— BEGIN SUPPLIED DATA —

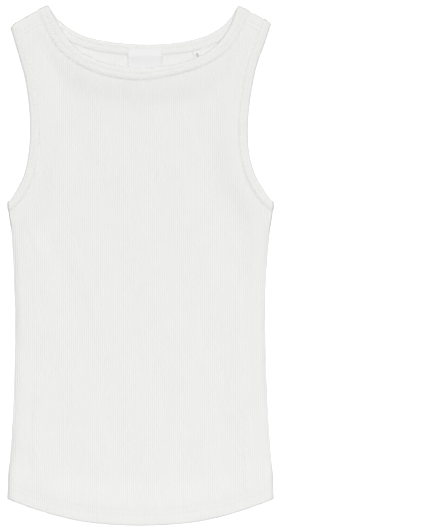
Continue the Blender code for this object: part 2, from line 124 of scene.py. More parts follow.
HEM_ROWS = ((0, 0), (37, 1.3), (74, 5.4), (104, 12.1), (134, 21.4), (149, 27.0), (166, 33.5))
FRONT_NECK_COLUMNS = ("x", "up", "width")
FRONT_NECK_ROWS = (
    (-104.0, 626.0, 16.1),
    (-89.0, 603.5, 17.2),
    (-69.5, 585.5, 14.9),
    (-42.0, 573.8, 14.5),
    (0.0, 568.3, 14.8),
    (44.6, 573.0, 12.4),
    (76.5, 584.0, 12.5),
    (97.0, 600.0, 14.6),
    (111.0, 620.5, 15.6),
)
FRONT_NECK_ENDS = {"left": 14.6, "right": 17.1}
BACK_NECK_COLUMNS = ("x", "up")
BACK_NECK_ROWS = (
    (-104.2, 630.8),
    (-89.3, 618.4),
    (-69.4, 608.0),
    (-38.0, 600.9),
    (4.0, 597.5),
    (47.0, 600.0),
    (79.4, 607.7),
    (99.2, 618.4),
    (111.6, 630.5),
)
LABEL_MIDDLE = 5.6
LABEL_WIDTH = 43.0
LABEL_HIGH = BACK_BOUND + BINDING_HALF + GAP + HALF
LABEL_LOW = BACK_BODY + PLY
# Heights up the garment, and the level of the label's middle at each.
LABEL_ROWS = ((592.4, LABEL_HIGH), (583.0, LABEL_HIGH), (568.8, LABEL_LOW), (563.4, LABEL_LOW))
TAB_MIDDLE = 65.7
TAB_WIDTH = 9.5
TAB_LENGTH = 15.0

SIDES = {"left": -1, "right": 1}
FACES = {"front": 1, "back": -1}
UP = np.array((0.0, 0.0, 1.0))
EAST, NORTH = np.array((1.0, 0.0)), np.array((0.0, 1.0))

# --- The knit, the seams and the lie of the cloth ---

RIB = 2.4  # one rib and its groove
GROOVE = 0.28  # depth of a groove
NOTCH = 0.16  # half the width of its sharp part, as a share of a rib
RIB_PHASES = (0.0, NOTCH, 0.5, 1 - NOTCH)  # where a rib has its columns of points; its groove is at 0
ROW_STEP = 9.8
SEAM_GAP = 0.06  # what is left open where two panels are sewn edge to edge
SEAM_DIP = 0.35  # how far the cloth dives into such a seam
SEAM_REACH = 1.1
TWIN = 6.2  # between the two rows of a twin needle
EDGE_ROWS = (1.2, 1.2 + TWIN)  # from a binding's inner edge to its two rows
INNER = HALF + GAP  # from a panel's middle to the inside of its binding
TROUGH = 0.30  # depth that a row of stitches is pulled in by
TROUGH_HALF = 0.55
HEM_TROUGH = 0.16
ROLLS = {"arm": 6.5, "neck": 3.0}  # a binding rounds over from its folded edge in this width
ROLL_SHAPES = {"arm": 0.6, "neck": 0.5}  # 0.5 for a round edge, more for a flatter one
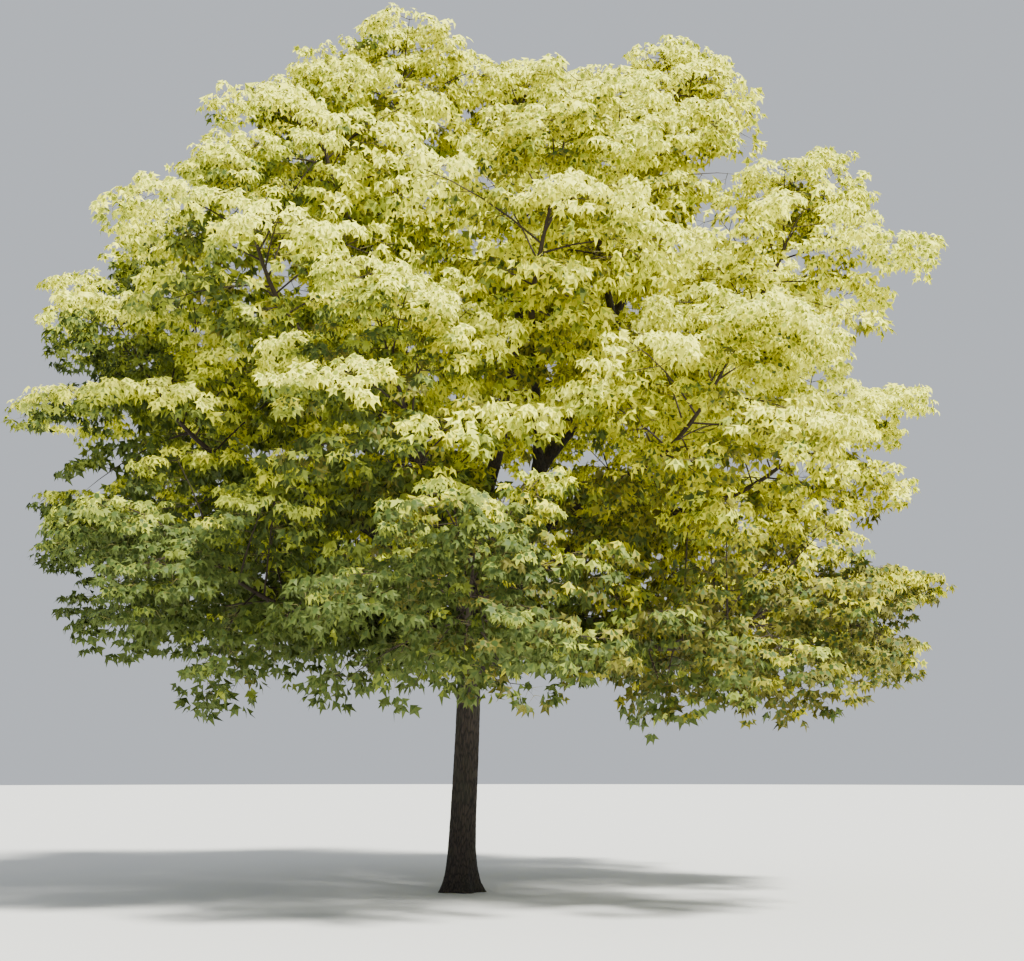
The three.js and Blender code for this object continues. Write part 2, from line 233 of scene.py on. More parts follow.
# Half of a leaf's outline, along and across in shares of its length: the tip of the lobe at its
# base, a notch, the side lobe, a notch, and the shoulder of the middle lobe. Coarser leaves leave
# out some of them, and the notches are given by their places in the half
LEAF_TIP = 0.98
FINE_HALF = [
    (0.03, 0.40), (0.19, 0.22), (0.36, 0.37), (0.60, 0.51), (0.57, 0.29), (0.51, 0.15), (0.74, 0.14)
]
COARSE_HALF = [(0.03, 0.40), (0.19, 0.22), (0.60, 0.51), (0.51, 0.14)]
INNER_OUTLINE = [(0, 0), (0.46, 0.5), (0.5, 0.16), (LEAF_TIP, 0), (0.5, -0.16), (0.46, -0.5)]
INNER_TRIANGLES = [(0, 2, 1), (0, 4, 2), (2, 4, 3), (0, 5, 4)]
INNER_GREEN = 1
FINE_NOTCHES = (1, 5)
COARSE_NOTCHES = (1, 3)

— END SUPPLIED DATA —

#### [EXERCISE DIRECTIONS]
Exactly reproduce all of the entries.

#### [SOLVED PROBLEM]
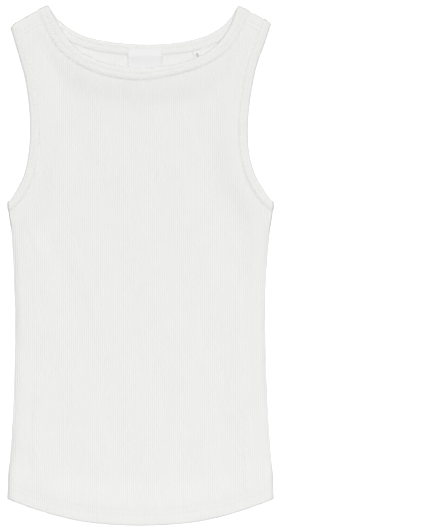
Continue the Blender code for this object: part 2, from line 124 of scene.py. More parts follow.
HEM_ROWS = ((0, 0), (37, 1.3), (74, 5.4), (104, 12.1), (134, 21.4), (149, 27.0), (166, 33.5))
FRONT_NECK_COLUMNS = ("x", "up", "width")
FRONT_NECK_ROWS = (
    (-104.0, 626.0, 16.1),
    (-89.0, 603.5, 17.2),
    (-69.5, 585.5, 14.9),
    (-42.0, 573.8, 14.5),
    (0.0, 568.3, 14.8),
    (44.6, 573.0, 12.4),
    (76.5, 584.0, 12.5),
    (97.0, 600.0, 14.6),
    (111.0, 620.5, 15.6),
)
FRONT_NECK_ENDS = {"left": 14.6, "right": 17.1}
BACK_NECK_COLUMNS = ("x", "up")
BACK_NECK_ROWS = (
    (-104.2, 630.8),
    (-89.3, 618.4),
    (-69.4, 608.0),
    (-38.0, 600.9),
    (4.0, 597.5),
    (47.0, 600.0),
    (79.4, 607.7),
    (99.2, 618.4),
    (111.6, 630.5),
)
LABEL_MIDDLE = 5.6
LABEL_WIDTH = 43.0
LABEL_HIGH = BACK_BOUND + BINDING_HALF + GAP + HALF
LABEL_LOW = BACK_BODY + PLY
# Heights up the garment, and the level of the label's middle at each.
LABEL_ROWS = ((592.4, LABEL_HIGH), (583.0, LABEL_HIGH), (568.8, LABEL_LOW), (563.4, LABEL_LOW))
TAB_MIDDLE = 65.7
TAB_WIDTH = 9.5
TAB_LENGTH = 15.0

SIDES = {"left": -1, "right": 1}
FACES = {"front": 1, "back": -1}
UP = np.array((0.0, 0.0, 1.0))
EAST, NORTH = np.array((1.0, 0.0)), np.array((0.0, 1.0))

# --- The knit, the seams and the lie of the cloth ---

RIB = 2.4  # one rib and its groove
GROOVE = 0.28  # depth of a groove
NOTCH = 0.16  # half the width of its sharp part, as a share of a rib
RIB_PHASES = (0.0, NOTCH, 0.5, 1 - NOTCH)  # where a rib has its columns of points; its groove is at 0
ROW_STEP = 9.8
SEAM_GAP = 0.06  # what is left open where two panels are sewn edge to edge
SEAM_DIP = 0.35  # how far the cloth dives into such a seam
SEAM_REACH = 1.1
TWIN = 6.2  # between the two rows of a twin needle
EDGE_ROWS = (1.2, 1.2 + TWIN)  # from a binding's inner edge to its two rows
INNER = HALF + GAP  # from a panel's middle to the inside of its binding
TROUGH = 0.30  # depth that a row of stitches is pulled in by
TROUGH_HALF = 0.55
HEM_TROUGH = 0.16
ROLLS = {"arm": 6.5, "neck": 3.0}  # a binding rounds over from its folded edge in this width
ROLL_SHAPES = {"arm": 0.6, "neck": 0.5}  # 0.5 for a round edge, more for a flatter one
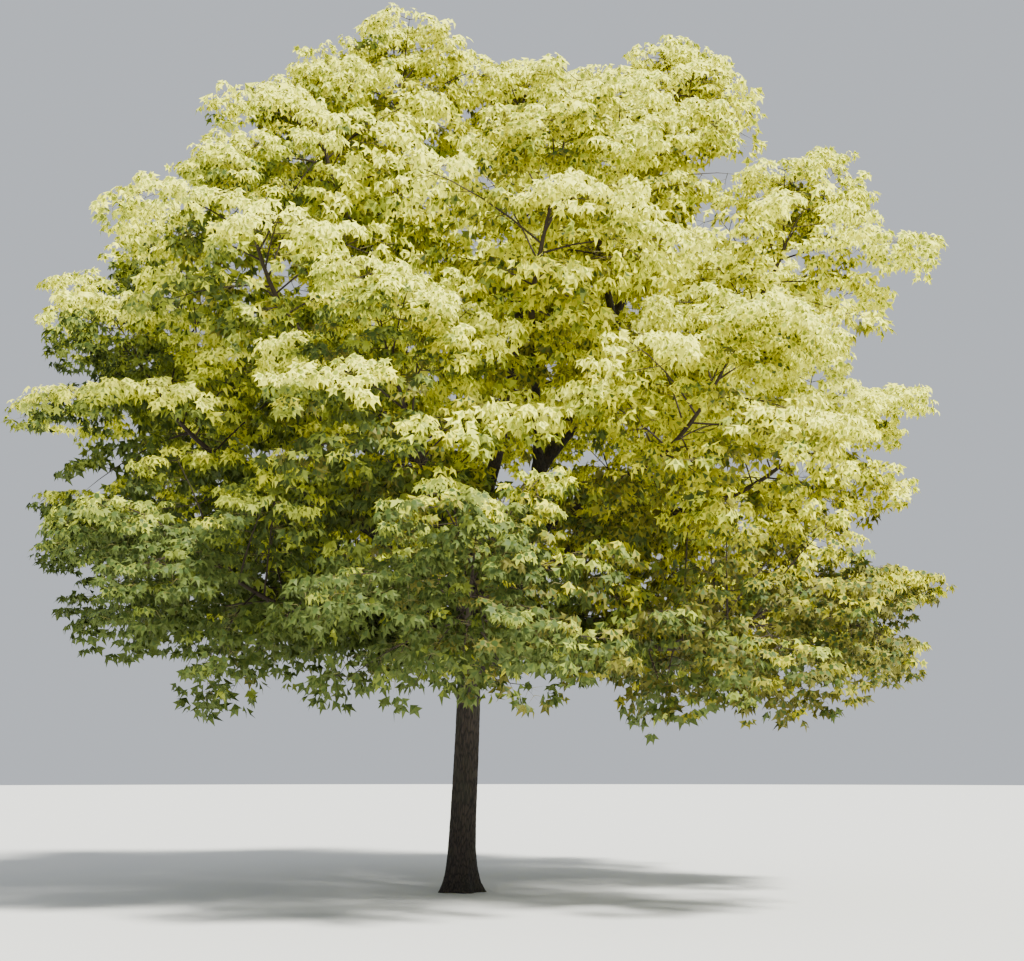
The three.js and Blender code for this object continues. Write part 2, from line 233 of scene.py on. More parts follow.
# Half of a leaf's outline, along and across in shares of its length: the tip of the lobe at its
# base, a notch, the side lobe, a notch, and the shoulder of the middle lobe. Coarser leaves leave
# out some of them, and the notches are given by their places in the half
LEAF_TIP = 0.98
FINE_HALF = [
    (0.03, 0.40), (0.19, 0.22), (0.36, 0.37), (0.60, 0.51), (0.57, 0.29), (0.51, 0.15), (0.74, 0.14)
]
COARSE_HALF = [(0.03, 0.40), (0.19, 0.22), (0.60, 0.51), (0.51, 0.14)]
INNER_OUTLINE = [(0, 0), (0.46, 0.5), (0.5, 0.16), (LEAF_TIP, 0), (0.5, -0.16), (0.46, -0.5)]
INNER_TRIANGLES = [(0, 2, 1), (0, 4, 2), (2, 4, 3), (0, 5, 4)]
INNER_GREEN = 1
FINE_NOTCHES = (1, 5)
COARSE_NOTCHES = (1, 3)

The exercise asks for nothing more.